A democracia liberal e os partidos conservadores do início do Século XX demonstraram não somente incapazes de barrar o nazifascismo, mas revelaram-se coniventes com a extrema-direita. Por trás das fachadas de partidos como Vox, Afd, RN, Chega, Irmãos de Itália e Liga Norte, encontram-se a propagação do ódio xenofóbico contra imigrantes, contra os direitos das mulheres e LGBTQIA+, ameaça permanente e recorrente contra os direitos sociais e trabalhistas e a busca da criminalização das lutas.
A islamofobia é a nova ideologia do ódio que estimula novamente o racismo e a xenofobia contra os povos negros, árabes e latino-americanos. E novamente os bandos fascistas desfilam nas ruas de Paris, Milão, Madrid e Berlim com a conivência das forças policiais e a permissividade das legislações que são as mesmas que criminalizam a luta em solidariedade ao Povo Palestino. A nostalgia dos regimes franquista e salazarista voltam à cena.
Juntando os dois blocos, a extrema-direita europeia, pode-se ultrapassar pelo menos 131 cadeiras, o que significa quase 20% do total e sabemos que as conexões da extrema-direita com os conservadores e com os liberais são reais e muitas vezes as fronteiras entre eles não são sequer perceptíveis, quando se trata de temas migratórios e políticas econômicas.

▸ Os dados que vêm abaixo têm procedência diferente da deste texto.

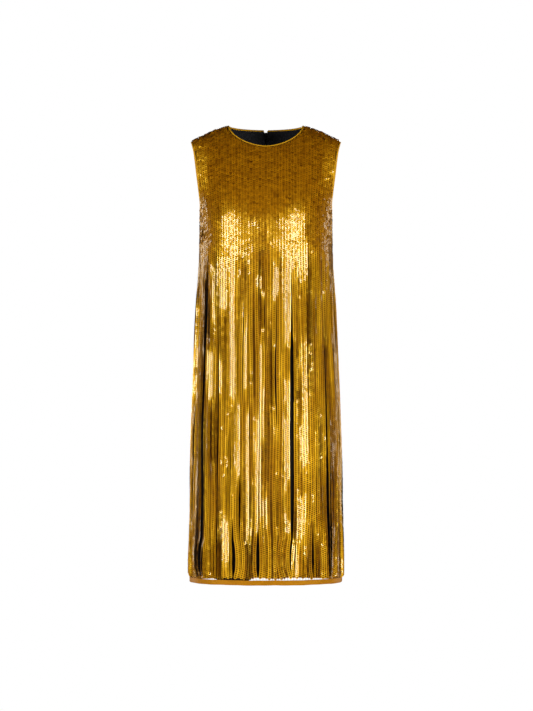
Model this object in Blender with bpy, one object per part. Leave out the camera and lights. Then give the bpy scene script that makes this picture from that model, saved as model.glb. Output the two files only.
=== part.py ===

Políticas ambientais contra a crise climática que deveriam ser cada vez mais estratégicos neste Século XXI estão diante de ameaças negacionistas, pois a extrema-direita de todas as matizes se apoia na ignorância anticientífica e na disseminação de fake news para gerar o medo e o caos da desconfiança. As legislações anti-imigração tendem a se recrudescer para se extinguir direitos trabalhistas e facilitar a precarização do trabalho. Igualmente, a crescente remilitarização da Europa sinaliza maus tempos.
Não se pode subestimar o combate à extrema-direita no mundo. É a hierarquia de todas as batalhas nos próximos 10 ou 20 anos. Para tanto, faz-se necessária a unidade programática e organizacional nos movimentos sociais, através da frente única das organizações e partidos de esquerda, sindicais, populares, das juventudes antifascistas e feministas, além das ações de unidade de ação democrática com todos os seguimentos democráticos da sociedade, tipo ações comuns no parlamento, manifestações culturais, ações jurídicas, atos públicos e marchas amplas e plurais contra a extrema-direita, entre outros expedientes.
Nesse contexto, destaca-se também a importância das frentes eleitorais que possam enfraquecer e derrotar taticamente as candidaturas da extrema-direita, como ocorreu no Brasil, Chile, Colômbia e México. Acumular forças para que a classe trabalhadora possa se reorganizar e liderar movimentos de massas que possam confrontar para derrotar de vez as diversas expressões do neofascismo no mundo. As maiores batalhas ainda estão por vir, já foram derrotados no passado, podem ser derrotados novamente.